Así la historia del mundo es una historia de amor de Dios con el mundo, que empieza con la Creación y termina en la Glorificación de Jesús. Y toda la suma de hechos y acontecimientos entre estos dos extremos, son pasos dados en esta dirección. Y así adquieren su verdadera significación. Los hechos de la historia humana, desde los primeros hasta los últimos son como las cuentas de un rosario, que deben estar unidos para que sean un rosario, si no, serían simples cuentas dispersas. La presencia de Dios en estos hechos de nuestra historia, desde el principio hasta el fin, es lo que da sentido a esa historia La historia es la marcha de la humanidad desde la creación hasta esa manifestación gloriosa de Jesucristo, donde todo será juzgado por Dios. Y allí todos seremos convocados: todo lo que pasó en el mundo tendrá su juicio.
Muchas veces pensamos la historia humana, como si fuera cosa sólo de los hombres; y es una forma de verla, pero es una forma incompleta. La vemos como una suma de sucesos, de guerras, de países, de construcciones, de civilizaciones que surgen y desaparecen. Y como resultado de todo ello, y como huellas de todo lo que ha pasado, las ruinas, las obras de arte, los monumentos del pasado. Y frecuentemente sólo entendemos así la Historia como un relato de hechos humanos. Y este párrafo del Evangelio que estamos meditando nos ilumina para que entendamos esta Historia como un camino, que se desarrolla por todas las etapas que se han vivido, por las que se viven en la actualidad y por las que se vivirán en el futuro; un camino que tiene a Dios como su principio y tiene a Dios como su término.
No sólo la Historia de la humanidad tiene ese sentido; también la nuestra, la de cada uno: es una suma de acontecimientos que tienen a Dios en su comienzo y a Dios también en su término.
Vista así la historia (la de la humanidad en general y la nuestra en particular), nos da un mensaje: hay que estar preparados y confiar. Dos mensajes: la preparación y la esperanza. Hay que estar preparados, y hay que saber dirigirse hacia ese acontecimiento final, con la alegría del encuentro con Dios. La preparación, con una vida recta y pura a la que Cristo nos impulsa, debe ser permanente, porque no sabemos el día ni la hora. Esa incertidumbre del momento, nos incita a estar preparados siempre. No podemos ser descuidados, porque el hecho final (especialmente el personal), puede darse cuando menos lo pensemos. Jesús lo que quiere es que estemos todos los días, cada día, como nos gustaría que nos encuentrara el momento final.
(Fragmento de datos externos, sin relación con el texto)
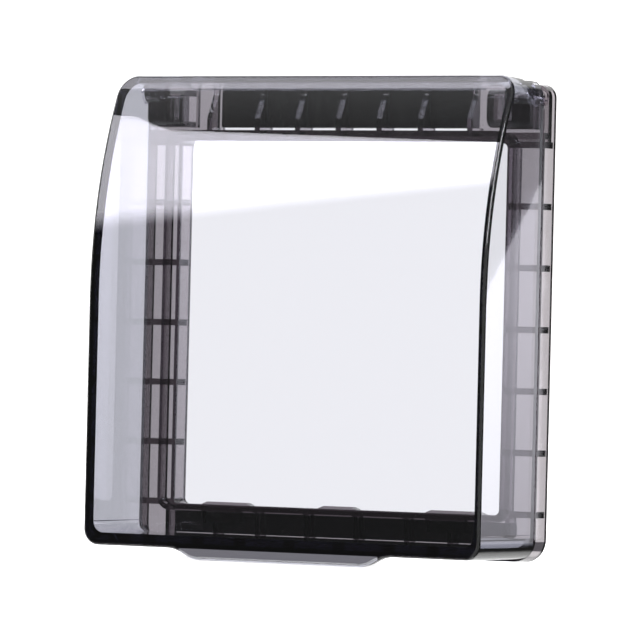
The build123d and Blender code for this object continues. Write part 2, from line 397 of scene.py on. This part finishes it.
def light_room(look):
    """Surrounds the cover as in product photography of clear goods: a bright backdrop behind it and to its
    left, a softer fill in front and to its right, and dark parts between, which the lid mirrors."""
    world = bpy.data.worlds.new("bright backdrop and dark room")
    bpy.context.scene.world = world
    world.use_nodes = True
    tree = world.node_tree
    tree.nodes.clear()
    direction = add_node(tree, "ShaderNodeTexCoord")
    shares = add_node(tree, "ShaderNodeSeparateXYZ", Vector=direction.outputs["Generated"])
    parts = []
    for axis, limits, full in (
        ("Y", BEHIND, 1.0), ("X", LEFT, 1.0), ("X", RIGHT, 1.0), ("Y", IN_FRONT, look.fill_light),
    ):
        part = add_node(
            tree, "ShaderNodeMapRange", {"interpolation_type": "SMOOTHSTEP"},
            Value=shares.outputs[axis], From_Min=limits[0], From_Max=limits[1], To_Max=full,
        )
        parts.append(part.outputs["Result"])
    behind, left, right, in_front = parts
    backdrop = add_node(tree, "ShaderNodeMath", {"operation": "MULTIPLY"}, (behind, left))
    lit = add_node(
        tree, "ShaderNodeMapRange",
        Value=backdrop.outputs["Value"], To_Min=look.room_light, To_Max=look.backdrop_light,
    )
    fill = add_node(tree, "ShaderNodeMath", {"operation": "MULTIPLY"}, (right, in_front))
    room = add_node(
        tree, "ShaderNodeMath", {"operation": "MAXIMUM"}, (lit.outputs["Result"], fill.outputs["Value"]),
    )
    # What the camera sees straight on is white at least
    rays = add_node(tree, "ShaderNodeLightPath")
    level = add_node(
        tree, "ShaderNodeMath", {"operation": "MAXIMUM"},
        (room.outputs["Value"], rays.outputs["Is Camera Ray"]),
    )
    glow = add_node(tree, "ShaderNodeBackground", Color=linear(WHITE), Strength=level.outputs["Value"])
    add_node(tree, "ShaderNodeOutputWorld", Surface=glow.outputs["Background"])


def set_up_camera(look):
    """Looks at the cover as the photo does."""
    back = Vector((
        math.sin(look.azimuth) * math.cos(look.elevation),
        -math.cos(look.azimuth) * math.cos(look.elevation),
        math.sin(look.elevation),
    ))
    right = Vector((math.cos(look.azimuth), math.sin(look.azimuth), 0))
    up = back.cross(right)
    place = right * look.aim[0] + up * look.aim[1] + back * look.distance
    turned = (
        right * math.cos(look.roll) + up * math.sin(look.roll),
        up * math.cos(look.roll) - right * math.sin(look.roll),
        back,
    )
    camera = bpy.data.cameras.new("photo camera")
    camera.sensor_width = SENSOR_WIDTH
    camera.lens = SENSOR_WIDTH * look.focal_pixels / PHOTO_PIXELS
    camera.clip_end = CLIP_END
    rig = bpy.data.objects.new("photo camera", camera)
    bpy.context.scene.collection.objects.link(rig)
    rig.matrix_world = Matrix.Translation(place) @ Matrix(turned).transposed().to_4x4()
    bpy.context.scene.camera = rig


class COVER_OT_base_frame(Operator):
    """Finishes the base frame"""

    bl_idname = "splash_cover.base_frame"
    bl_label = "Base frame"

    def execute(self, context):
        look = context.scene.cover_moulding
        material = tinted_plastic(
            "moulded smoke polycarbonate", look.base_tint, look.base_density, look.base_roughness, look,
        )
        finish_node("base_frame", material)
        return {"FINISHED"}


class COVER_OT_lid(Operator):
    """Finishes the lid"""

    bl_idname = "splash_cover.lid"
    bl_label = "Lid"

    def execute(self, context):
        look = context.scene.cover_moulding
        material = tinted_plastic(
            "moulded pale smoke polycarbonate", look.lid_tint, look.lid_density, look.lid_roughness, look,
        )
        finish_node("lid", material)
        return {"FINISHED"}


class COVER_OT_tape(Operator):
    """Finishes the two strips of foam tape"""

    bl_idname = "splash_cover.tape"
    bl_label = "Foam tape"

    def execute(self, context):
        material = foam_tape(context.scene.cover_tape)
        for name in ("adhesive_strip_top", "adhesive_strip_bottom"):
            finish_node(name, material)
        return {"FINISHED"}


class COVER_OT_studio(Operator):
    """Sets up the floor, the lights and the camera"""

    bl_idname = "splash_cover.studio"
    bl_label = "Studio"

    def execute(self, context):
        look = context.scene.cover_studio
        lay_floor(look)
        light_room(look)
        front = upright(FRONT_OUTLINE, FRONT_PLANE)
        strip = upright(STRIP_OUTLINE, FRONT_PLANE)
        side = upright(SIDE_OUTLINE, BACK_PLANE)
        skirt = upright(SKIRT_OUTLINE, BACK_PLANE)
        card = upright(CARD_OUTLINE, BACK_PLANE)
        for name, corners, strength, soft_edge in (
            # At the upper left in front, for the wedge on the bow and the band along the lid's top edge
            ("front light panel", front, look.front_panel_light, look.front_soft_edge),
            ("strip light panel", strip, look.strip_light, look.strip_soft_edge),
            # At the back right, for the lid's side wall and the base frame's skirt
            ("side light panel", side, look.side_panel_light, look.side_soft_edge),
            ("skirt light panel", skirt, look.skirt_panel_light, look.skirt_soft_edge),
            # By the camera, overhead, and low behind the cover, where a dim card outlines its bottom edge
            ("key light panel", KEY_CORNERS, look.key_light, 0.0),
            ("overhead softbox", OVERHEAD_CORNERS, look.overhead_light, 0.0),
            ("low card", card, look.card_light, 0.0),
        ):
            light_panel(name, corners, strength, look.panel_colour, soft_edge)
        set_up_camera(look)
        scene = context.scene
        # Colours as the materials give them, without a film curve
        scene.view_settings.view_transform = "Standard"
        scene.cycles.max_bounces = MAX_BOUNCES
        scene.cycles.transmission_bounces = MAX_BOUNCES
        scene.cycles.glossy_bounces = GLOSSY_BOUNCES
        scene.cycles.use_denoising = True
        return {"FINISHED"}


class COVER_PT_panel(Panel):
    """Lists the pieces of the cover and their looks"""

    bl_label = "Splash cover"
    bl_idname = "COVER_PT_panel"
    bl_space_type = "VIEW_3D"
    bl_region_type = "UI"
    bl_category = "Splash cover"

    def draw(self, context):
        layout = self.layout
        for group in (context.scene.cover_moulding, context.scene.cover_tape, context.scene.cover_studio):
            column = layout.column()
            for name in group.bl_rna.properties.keys():
                if name not in ("rna_type", "name"):
                    column.prop(group, name)
        for operator in OPERATORS:
            layout.operator(operator.bl_idname)


OPERATORS = (COVER_OT_base_frame, COVER_OT_lid, COVER_OT_tape, COVER_OT_studio)
CLASSES = (MouldingLook, TapeLook, StudioLook) + OPERATORS + (COVER_PT_panel,)


def register():
    for kind in CLASSES:
        bpy.utils.register_class(kind)
    bpy.types.Scene.cover_moulding = PointerProperty(type=MouldingLook)
    bpy.types.Scene.cover_tape = PointerProperty(type=TapeLook)
    bpy.types.Scene.cover_studio = PointerProperty(type=StudioLook)


def unregister():
    del bpy.types.Scene.cover_studio
    del bpy.types.Scene.cover_tape
    del bpy.types.Scene.cover_moulding
    for kind in reversed(CLASSES):
        bpy.utils.unregister_class(kind)


def main():
    register()
    bpy.ops.splash_cover.base_frame()
    bpy.ops.splash_cover.lid()
    bpy.ops.splash_cover.tape()
    bpy.ops.splash_cover.studio()


if __name__ == "__main__":
    main()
Y además de esta actitud de preparación, nos abre a la esperanza. Tener en el corazón una firme convicción, nacida de la certeza de lo que va a venir. Es verdad, que yo no sé cuándo va a ocurrir, pero si sé cierto lo que va a ocurrir. Ese juicio final, esa glorificación del Hijo del Hombre, esa convocatoria al juicio, hecha para todos los hombres, eso es algo real, y hacia lo que se encamina mi vida. Cuando se tiene ante la vista cuál es el fin hacia el cual caminamos, sabremos caminar mejor. La esperanza nos mantiene alerta y nos ayuda a saber por dónde caminar, para llegar adecuadamente al punto de la cita con Dios.
Esto por otra parte es lo más real de la vida, del fin y de la historia. No tener presente esta perspectiva es perdernos en los detalles, que por importantes que nos parezcan, en comparación de esta visión, no serían más que pequeños detalles.